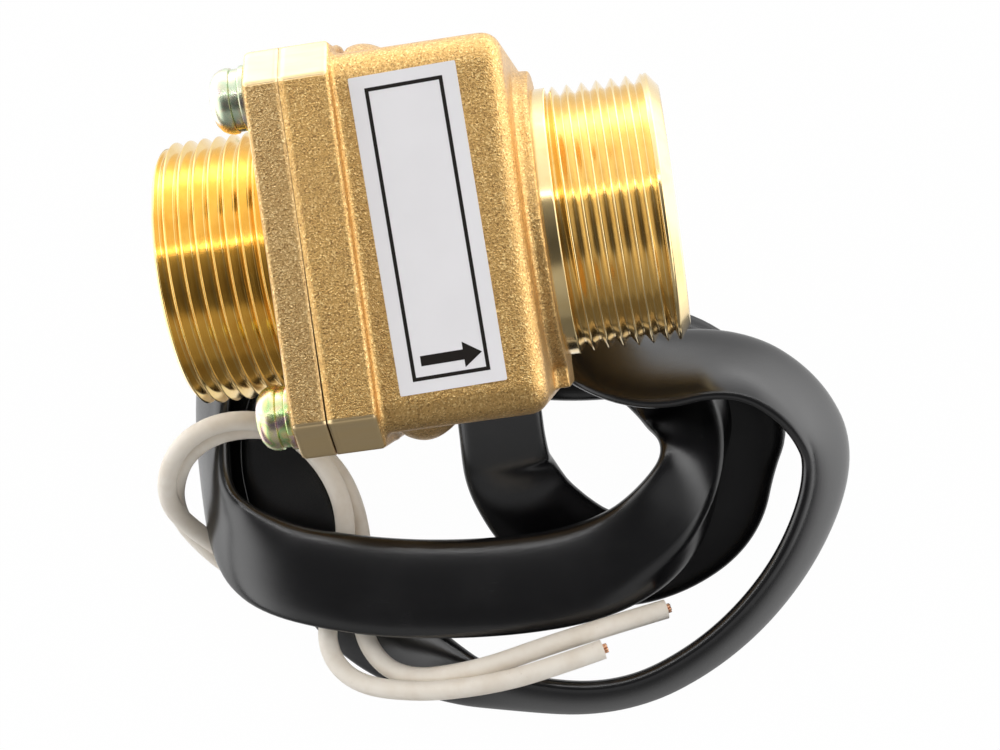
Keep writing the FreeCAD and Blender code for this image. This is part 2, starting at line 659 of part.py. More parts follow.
def sleeve_route():
    """Hand-placed points of the flat sleeve, from the pocket to the end where its wires leave."""
    lie = CABLE_DATUM.z + FLOOR_Z - POCKET_Z + SLEEVE_D / 2
    return placed((
        (45.0, SLEEVE_IN_POTTING + CABLE_DATUM.y, -19.5), (44.9, -35.0, -21.0),
        (43.7, -40.2, -28.5), (48.6, -50.7, -37.5),
        (60.6, -58.1, lie), (76.2, -61.6, lie), (87.9, -56.0, lie), (91.0, -43.4, lie),
        (83.0, -35.7, lie), (64.0, -28.0, -36.5), (45.0, -22.5, -33.4), (27.0, -18.5, -33.4),
        (13.0, -20.5, -34.5), (6.8, -32.5, lie), (7.4, -48.0, lie), (12.0, -64.0, lie),
        (25.0, -75.5, lie), (39.9, -80.5, lie), (59.6, -83.3, lie), (78.8, -77.2, lie),
        (94.1, -64.8, lie), (101.0, -48.6, -37.0), (95.3, -31.2, -30.0), (80.4, -24.1, -24.6),
        (60.5, -15.5, -30.2), (40.0, -4.0, -37.5), (18.5, 5.0, lie), (-3.5, -3.5, lie),
        (-9.4, -27.1, lie), (-9.0, -43.9, -31.0), (3.3, -55.0, -24.5), (20.2, -59.7, -24.5),
        (37.8, -61.2, -31.0), (55.7, -61.1, -31.5), (72.2, -57.0, -28.5), (81.7, -44.3, -28.5),
        (82.0, -29.8, -31.0), (80.5, -18.0, -35.5), (71.5, -10.5, lie), (57.0, -14.0, lie),
        (41.0, -14.5, lie), (25.0, -9.5, lie), (9.0, -8.5, lie), (-1.8, -19.5, lie),
        (-2.6, -34.5, lie), (0.4, -49.0, lie)))


def wire_a_route():
    """Upper wire: out of the sleeve, round the left loop, under the sleeve and to its cut end."""
    return placed((
        (0.4, -49.0, -35.8), (1.54, -54.5, -35.8), (-1.4, -58.4, -35.6), (-6.4, -55.2, -35.5),
        (-12.9, -47.4, -35.4), (-17.6, -38.2, -33.0), (-14.0, -29.6, -29.6), (-4.6, -25.4, -28.2),
        (5.9, -27.1, -28.3), (13.2, -35.5, -28.6), (15.3, -45.5, -30.0), (11.5, -57.0, -30.2),
        (7.3, -66.3, -31.2), (11.3, -74.2, -30.4), (23.3, -76.9, -29.9), (36.5, -77.4, -31.0),
        (47.4, -76.1, -33.6), (55.7, -74.6, -36.6)))


def wire_b_route():
    """Lower wire: follows the other one and ends further out."""
    return placed((
        (0.4, -49.0, -39.3), (1.54, -54.5, -39.3), (-1.4, -58.4, -39.3), (-6.4, -55.2, -39.3),
        (-12.9, -47.4, -39.1), (-17.6, -38.2, -36.8), (-14.0, -29.6, -33.3), (-4.6, -25.4, -31.9),
        (5.9, -27.1, -32.0), (13.9, -35.0, -32.3), (16.6, -45.5, -33.7), (15.6, -57.0, -33.8),
        (13.4, -68.0, -34.2), (20.0, -75.0, -33.4), (33.0, -74.9, -33.6), (46.0, -72.2, -34.8),
        (57.5, -70.4, -37.2), (67.7, -68.8, -37.6)))


def conductor_ends():
    """Stranded conductors standing out of the two cut wire ends."""
    stubs = []
    for route in (wire_a_route(), wire_b_route()):
        direction = route[-1] - route[-2]
        stubs.append(Part.makeCylinder(CONDUCTOR_D / 2, CONDUCTOR_OUT, route[-1], direction))
    return Part.makeCompound(stubs)


def report_route(name, points, radius):
    """Print a route's smallest radius and compare the tube's volume with section times length."""
    edges, radii = tangent_route(points)
    length = sum(edge.Length for edge in edges)
    shape = tube(points, radius)
    ratio = shape.Volume / (math.pi * radius ** 2 * length)
    print("%s: length %.1f mm, volume ratio %.4f, valid %s" % (name, length, ratio, shape.isValid()))
    print("  radii", " ".join("%.0f" % r for r in radii))
    return shape


def repeated(make):
    """One compound with a piece at each screw corner."""
    return Part.makeCompound([make(y, z) for y, z in corner_places()])


def main():
    """Build every node and write its STEP file."""
    sleeve = report_route("cable_sleeve", sleeve_route(), SLEEVE_D / 2)
    wire_a = report_route("wire_a", wire_a_route(), WIRE_D / 2)
    wire_b = report_route("wire_b", wire_b_route(), WIRE_D / 2)
    glass, blades, board = reed_glass(), reed_blades(), reed_board()
    cores, pads = inner_cores(), solder_pads()
    nodes = {
        "outlet_body": outlet_body(),
        "inlet_cover": inlet_cover(),
        "cover_oring": cover_oring(),
        "cover_screws": repeated(cover_screw),
        "spring_washers": repeated(spring_washer),
        "plain_washers": repeated(plain_washer),
        "seat_ring": seat_ring(),
        "poppet": poppet(),
        "seal_disc": seal_disc(),
        "guide_stem": guide_stem(),
        "magnet_ring": magnet_ring(),
        "magnet_keeper": magnet_keeper(),
        "stem_clip": stem_clip(),
        "return_spring": return_spring(),
        "outlet_spider": outlet_spider(),
        "guide_bush": guide_bush(),
        "retaining_ring": retaining_ring(),
        "reed_glass": glass,
        "reed_blades": blades,
        "reed_board": board,
        "inner_cores": cores,
        "solder_pads": pads,
        "pocket_potting": pocket_potting([reed_capsule(), blades, board, cores, pads, sleeve]),
        "flow_label": flow_label(),
        "cable_sleeve": sleeve,
        "wire_a": wire_a,
        "wire_b": wire_b,
        "conductor_ends": conductor_ends(),
    }
    os.makedirs("parts", exist_ok=True)
    for name, shape in nodes.items():
        counted = (name, len(shape.Solids), shape.isValid(), shape.Volume)
        print("%-16s solids %d valid %s volume %.1f" % counted)
        shape.exportStep("parts/%s.step" % name)


main()
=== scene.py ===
"""Looks of the inline flow switch: cast brass body, cut pipe threads, plated screws and its flat cable."""

import json
import logging
import math
from dataclasses import dataclass
from enum import Enum

import bmesh
import bpy
import numpy as np
from mathutils import Matrix, Vector

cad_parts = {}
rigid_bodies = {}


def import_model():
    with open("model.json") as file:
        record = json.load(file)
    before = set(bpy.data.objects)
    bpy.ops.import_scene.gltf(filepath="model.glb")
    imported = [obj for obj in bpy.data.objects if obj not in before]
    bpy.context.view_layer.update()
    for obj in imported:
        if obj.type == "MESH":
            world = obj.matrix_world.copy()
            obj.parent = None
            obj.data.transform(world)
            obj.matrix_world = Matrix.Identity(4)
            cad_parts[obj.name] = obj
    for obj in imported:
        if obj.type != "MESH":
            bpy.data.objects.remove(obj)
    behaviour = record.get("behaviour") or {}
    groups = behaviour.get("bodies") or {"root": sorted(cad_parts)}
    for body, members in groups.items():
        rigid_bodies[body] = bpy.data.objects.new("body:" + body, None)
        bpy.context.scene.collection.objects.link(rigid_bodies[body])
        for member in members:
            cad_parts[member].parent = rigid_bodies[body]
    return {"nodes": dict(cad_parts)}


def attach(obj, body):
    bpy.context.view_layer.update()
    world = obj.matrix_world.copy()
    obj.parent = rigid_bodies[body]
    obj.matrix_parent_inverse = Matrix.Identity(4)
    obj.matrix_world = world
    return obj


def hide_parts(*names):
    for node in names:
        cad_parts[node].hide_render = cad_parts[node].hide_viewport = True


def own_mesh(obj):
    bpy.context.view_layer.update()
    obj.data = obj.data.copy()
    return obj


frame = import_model()

LOG = logging.getLogger("flow_switch")
MM = 0.001
TAU = 2.0 * math.pi
FLOOR_Z = -41.0 * MM
HOUSING = "housing"
Number = float | int


# Shader sheets


class Signal:
    """A number socket of a node tree whose operators add Math nodes."""

    def __init__(self, sheet: "FinishSheet", socket: bpy.types.NodeSocket) -> None:
        """Keep the tree and the socket together."""
        self.sheet = sheet
        self.socket = socket

    def _with(self, operation: str, *values: "Signal | Number") -> "Signal":
        """Add one Math node over the given values."""
        return self.sheet.maths(operation, *values)

    def __add__(self, other: "Signal | Number") -> "Signal":
        """Sum."""
        return self._with("ADD", self, other)

    __radd__ = __add__

    def __sub__(self, other: "Signal | Number") -> "Signal":
        """Difference."""
        return self._with("SUBTRACT", self, other)

    def __rsub__(self, other: "Signal | Number") -> "Signal":
        """Reflected difference."""
        return self._with("SUBTRACT", other, self)

    def __mul__(self, other: "Signal | Number") -> "Signal":
        """Product."""
        return self._with("MULTIPLY", self, other)

    __rmul__ = __mul__

    def __abs__(self) -> "Signal":
        """Absolute value."""
        return self._with("ABSOLUTE", self)

    def maximum(self, other: "Signal | Number") -> "Signal":
        """The larger of two values."""
        return self._with("MAXIMUM", self, other)

    def step(self, low: float, high: float) -> "Signal":
        """Smooth rise from 0 at low to 1 at high.

        Args:
            low: Value at which the rise starts.
            high: Value at which it is complete; lower than low for a fall.

        Returns:
            The smooth mask.
        """
        node = self.sheet.node(
            "ShaderNodeMapRange",
            {"interpolation_type": "SMOOTHSTEP"},
            {"Value": self, "From Min": low, "From Max": high, "To Min": 0.0, "To Max": 1.0},
        )
        return Signal(self.sheet, node.outputs["Result"])


Value = Signal | bpy.types.NodeSocket | Number | tuple | Vector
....
Starting at the line that contains "for name, shape" and stopping at the line that contains "record = json.load(file)", transcribe the lines exactly; both boundary lines are to be included.

    for name, shape in nodes.items():
        counted = (name, len(shape.Solids), shape.isValid(), shape.Volume)
        print("%-16s solids %d valid %s volume %.1f" % counted)
        shape.exportStep("parts/%s.step" % name)


main()
=== scene.py ===
"""Looks of the inline flow switch: cast brass body, cut pipe threads, plated screws and its flat cable."""

import json
import logging
import math
from dataclasses import dataclass
from enum import Enum

import bmesh
import bpy
import numpy as np
from mathutils import Matrix, Vector

cad_parts = {}
rigid_bodies = {}


def import_model():
    with open("model.json") as file:
        record = json.load(file)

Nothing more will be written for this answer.